Representation of the People (Equal Franchise) Act 1928
- Parliament of the United Kingdom
- Long title: An Act to assimilate the franchises for men and women in respect of parliamentary and local government elections; and for purposes consequential thereon.
- Citation: 18 & 19 Geo. 5. c. 12
- Territorial extent: United Kingdom

Dates
- Royal assent: 2 July 1928
- Commencement: 2 July 1928
- Repealed: 1 October 1948

Other legislation
- Amends: Representation of the People Act 1918
- Amended by: Representation of the People Act 1945;
- Repealed by: Representation of the People Act 1948

Status: Repealed

Text of statute as originally enacted

= Representation of the People (Equal Franchise) Act 1928 =

Act of the Parliament of the United Kingdom reforming the electoral system

The Representation of the People (Equal Franchise) Act 1928 (18 & 19 Geo. 5. c. 12) was an act of the Parliament of the United Kingdom. This act expanded on the Representation of the People Act 1918 (7 & 8 Geo. 5. c. 64) which had given some women the vote in Parliamentary elections for the first time after World War I. It is sometimes referred to as the Fifth Reform Act.

The act widened suffrage by giving women electoral equality with men. It gave the vote to all women over 21 years old, regardless of property ownership. Prior to this act only women over 30 who met minimum property qualifications could vote.

==Passing of the act==
The act was passed by the Conservative Party without much opposition from other parties.
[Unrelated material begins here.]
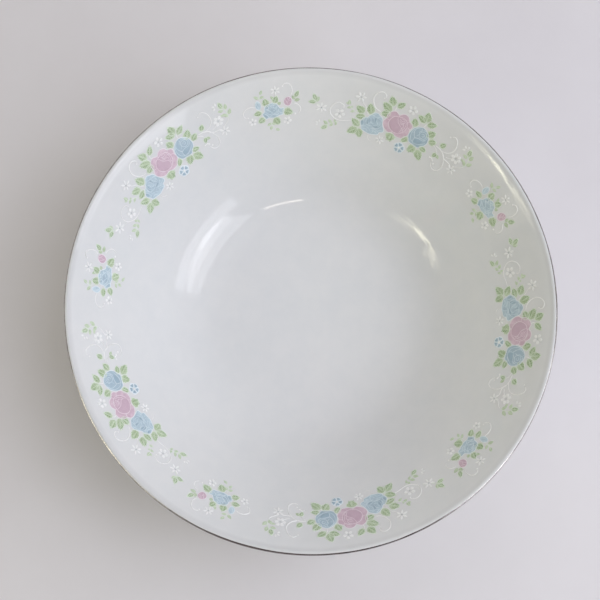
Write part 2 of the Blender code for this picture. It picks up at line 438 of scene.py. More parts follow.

The bill became law on 2 July 1928, having been introduced in March. The leader of the National Union of Women's Suffrage Societies who had campaigned for the vote, Millicent Fawcett, was still alive and attended the parliament session to see the vote take place. She wrote in her diary the same night "It is almost exactly 61 years ago since I heard John Stuart Mill introduce his suffrage amendment to the Reform Bill on 20 May 1867. So I have had extraordinary good luck in having seen the struggle from the beginning.”

On 5 August 1928, Millicent Fawcett obtained a letter from the prime minister Stanley Baldwin. He points out that even though there were obstacles in passing the bill, he always believed it would be ratified in "the simple and complete form it ultimately assumed". He finishes the letter by expressing a hope that equal vote would be beneficial for the country and it would serve for the greater good in the United Kingdom.

== Provisions ==

=== Short title, commencement and extent ===
Section 8(1) of the act provided that the act may be cited as the "Representation of the People (Equal Franchise) Act, 1928" and may be cited as a Representation of the People Act.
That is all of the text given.